Imulsion as the flood a parasite was something that went in line with my predictions ever since it's mention in Gears 1. It made sense and kept me listening, but at this point, there was very little of the game left and I was kind of begging for answers at this point. A big one and a small one..
Why does the Queen look like a human? They questioned it in Gears 2 and then never again.. why was there no follow-up to their queries within the game? It's an inconsistency that was glossed over, and if it was intentionally glossed over then that's fucked up because it's a huge sticking point in the game. Is she Marcus' Mom? Is she a defect that spawned the Locust or a sympathizer? Why are the biggest questions that are raised in every person's head (my presumptions confirmed by a hundred people in this thread wondering the same) gone unanswered in the entire story arc? Or is the delivery of that answer so unclear that it went over so many people's heads? These are not things you leave to imagination or to supplementary media like books and comics. In the steroid-induced rage from seeing his father dematerialize in front of him, I kind of expected Marcus to get some answers out of Myyrah before he killed her, but nope, nothing. Stab and move along. Hopefully the data disc he gave Baird has the rest of the plot in it. Overall, I expected a lot more face time with the Queen to elaborate on stuff, but was left drawing blanks.

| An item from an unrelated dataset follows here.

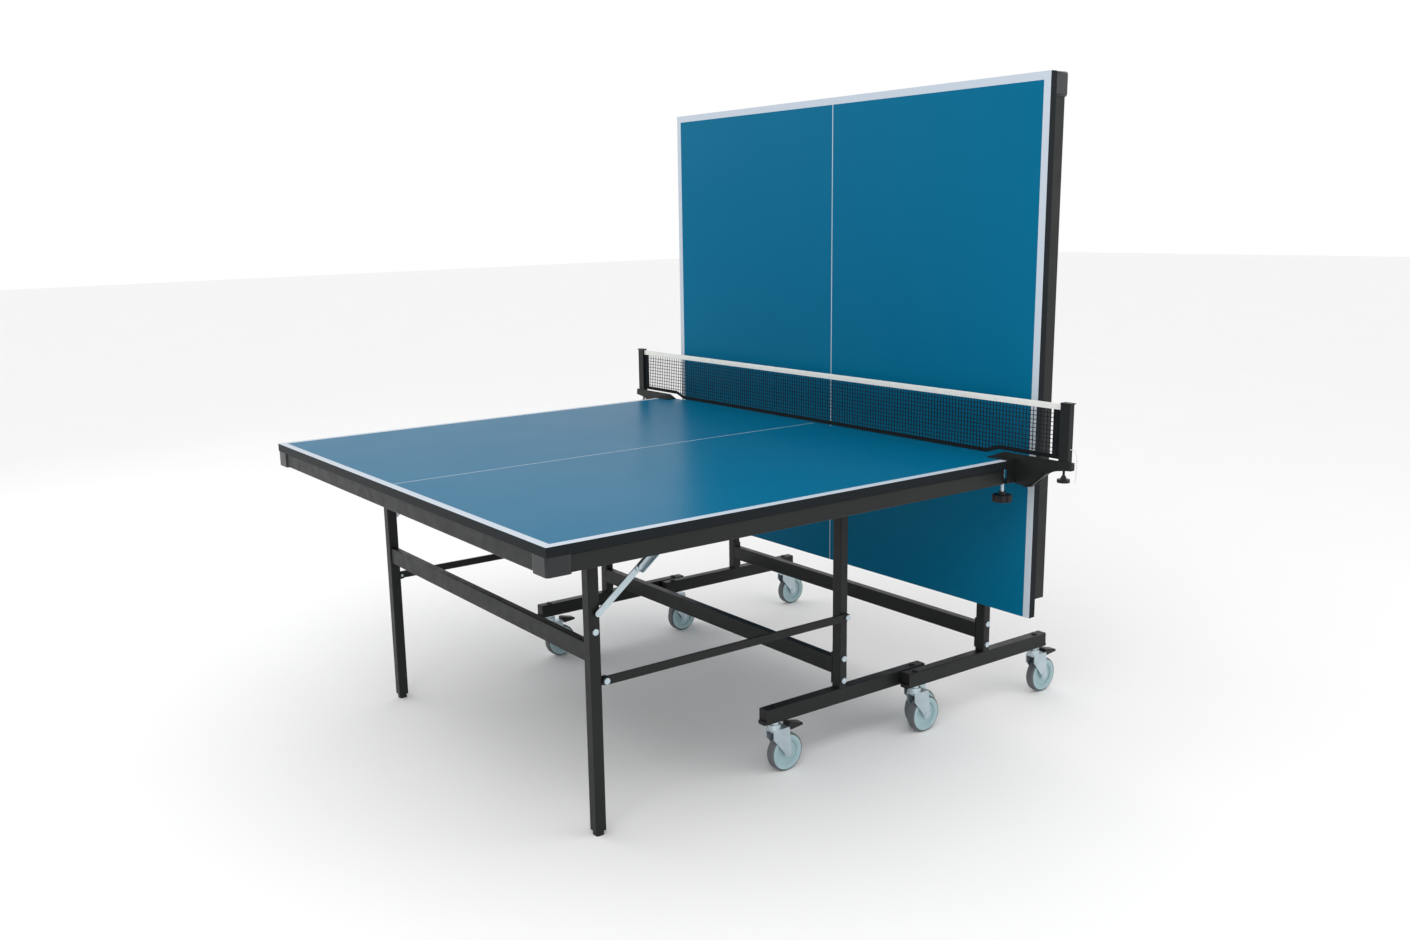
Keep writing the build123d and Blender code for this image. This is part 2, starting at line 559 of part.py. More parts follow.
# --- trolleys ---
for half in ("a", "b"):
    trolley = trolley_frame(half)

    with BuildPart() as beams:
        for side_v in SIDES:
            beam_z = BEAM_TOP - BEAM_HEIGHT / 2
            span = (BEAM_INNER_U, BEAM_INNER_U + BEAM_LENGTH)
            tube(trolley, "u", span, (side_v, beam_z), (BEAM_WIDTH, BEAM_HEIGHT))
            for stem_u in STEM_U:
                rod(trolley, "w", (BEAM_TOP - BEAM_HEIGHT, BEAM_TOP), (stem_u, side_v), SLEEVE_RADIUS)
                bore_z = (BEAM_TOP - BEAM_HEIGHT - CUT, STEM_TOP)
                rod(trolley, "w", bore_z, (stem_u, side_v), STEM_RADIUS + RUNNING, Mode.SUBTRACT)
    save(f"floor_beams_{half}", beams)

    with BuildPart() as posts:
        for side_v in SIDES:
            tube(trolley, "w", (BEAM_TOP, POST_TOP), (PIVOT_U, side_v), (POST_U, POST_V))
            through = (side_v - POST_V, side_v + POST_V)
            rod(trolley, "v", through, (PIVOT_HEIGHT, PIVOT_U), PIVOT_PIN + PLUG_FIT, Mode.SUBTRACT)
    save(f"posts_{half}", posts)

    with BuildPart() as cross_tube:
        inner_near = POST_NEAR_V - POST_V / 2
        inner_far = POST_FAR_V + POST_V / 2
        cross_z = CROSS_BOTTOM + CROSS_HEIGHT / 2
        span = (inner_far + END_PLATE, inner_near - END_PLATE)
        tube(trolley, "v", span, (cross_z, PIVOT_U), (CROSS_HEIGHT, POST_U))
        for plate in ((inner_near - END_PLATE, inner_near), (inner_far, inner_far + END_PLATE)):
            block(trolley, (PIVOT_U - POST_U / 2, PIVOT_U + POST_U / 2), plate, END_PLATE_SPAN)
    save(f"cross_tube_{half}", cross_tube)

    with BuildPart() as beam_caps:
        for side_v in SIDES:
            for face, way in ((BEAM_INNER_U, -1), (BEAM_INNER_U + BEAM_LENGTH, 1)):
                with BuildSketch(across(trolley, "u", min(face, face + way * BEAM_CAP))) as cap:
                    with Locations((side_v, BEAM_TOP - BEAM_HEIGHT / 2)):
                        RectangleRounded(BEAM_WIDTH, BEAM_HEIGHT, TUBE_RADIUS)
                extrude(cap.sketch, amount=BEAM_CAP)
                with BuildSketch(across(trolley, "u", min(face, face + way * BEAM_CAP_LIP))) as lip:
                    with Locations((side_v, BEAM_TOP - BEAM_HEIGHT + LIP_HEIGHT / 2)):
                        RectangleRounded(BEAM_WIDTH - BEAM_CAP, LIP_HEIGHT, TUBE_RADIUS)
                extrude(lip.sketch, amount=BEAM_CAP_LIP)
                with BuildSketch(across(trolley, "u", min(face, face - way * BEAM_CAP_PLUG))) as plug:
                    with Locations((side_v, BEAM_TOP - BEAM_HEIGHT / 2)):
                        RectangleRounded(BEAM_WIDTH - BEAM_BORE, BEAM_HEIGHT - BEAM_BORE, PLUG_RADIUS)
                extrude(plug.sketch, amount=BEAM_CAP_PLUG)
    save(f"beam_caps_{half}", beam_caps)

    with BuildPart() as trolley_bolts:
        for side_v in SIDES:
            outer_face = abs(side_v) + POST_V / 2
            side = 1 if side_v > 0 else -1
            for bolt_z in PLATE_BOLTS:
                bolt_head(trolley, outer_face, side, (bolt_z, PIVOT_U))
            plate_face = side_v - POST_V / 2 - PLATE_GAP - PLATE
            pin_span = (plate_face - PIN_END, side_v + POST_V / 2 + PIN_OUT)
            rod(trolley, "v", pin_span, (PIVOT_HEIGHT, PIVOT_U), PIVOT_PIN)
            for stem_u in STEM_U:
                rod(trolley, "w", (BEAM_TOP, BEAM_TOP + NUT_HEIGHT), (stem_u, side_v), NUT_RADIUS)
        strut_pin = (STRUT_HEIGHT, PIVOT_U - STRUT_INSET)
        rod(trolley, "v", (POST_NEAR_V + POST_V / 2, HEAD_FACE), strut_pin, HINGE_PIN)
        bolt_head(trolley, HEAD_FACE, 1, strut_pin)
        inner_face = BOLT_GAP - STRUT_V
        rod(trolley, "v", (POST_FAR_V + POST_V / 2, inner_face), strut_pin, HINGE_PIN)
        rod(trolley, "v", (inner_face, inner_face + BOLT_HEIGHT), strut_pin, BOLT_HEAD)
    save(f"trolley_bolts_{half}", trolley_bolts)

# --- casters: each trails towards +X, as left by the last move of the table ---
def caster_name(half, inner, near):
    """Such as a_inner_near."""
    return f"{half}_{'inner' if inner else 'outer'}_{'near' if near else 'far'}"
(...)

Remember in Gears 2 when the imulsion from a dead lambent flew up and was absorbed by another Lambent? What happened to that? Why did that never happen again? I thought for sure that'd be a feature of the lambent in Gears 3, fallen enemies somehow contributing to the surviving. Nope. If someone can clarify, feel free to do so because I've got nothing.
The ending outside of the quibble with the Queen was masterfully done though. The beach, the fragment of soldiers surviving, the line about not wasting time on war from Adam Fenix, Anya's "tomorrow" line, everything. Kudos to the people who orchestrated that.
I feel like Gears as a franchise has potential. If any of my questions are going unanswered because they are answered in books/comics/etc, I think that's a flaw in the handling of the lore from within the games. If the game I buy does not give me the complete story, I'm not sure why I bought an incomplete narrative. Halo is guilty to that too, but the games hold up independently quite well. The Gears aesthetic, the absolutely GORGEOUS architecture, and the top-of-the-class weapon aesthetic design all have the makings of a cohesive universe, it just doesn't feel quite there because they choose to make a lot of it much more mysterious than I'm comfortable with.
It may sound harsh, and Cliffy has already got quite upset over even the presence of criticism in this thread already, but those things are very small drawbacks to this game I enjoyed a lot. After Gears 2, I pretty much swore off this franchise between it's shit multiplayer and the difficult to replay campaign but Gears 3 has made me a believer again ever since the beta. It's also one of the best looking games on any platform, period. Cheers to Epic for this monumental game, which I hope will set standards for content and production values for games in the future. Really confirmed my beliefs that Epic is one of the few leading devs this generation, alongside Valve, Bungie and a few elite others.
tl;dr: (10-whydoesthequeenlookhuman)/10, 3 > 2 > 1.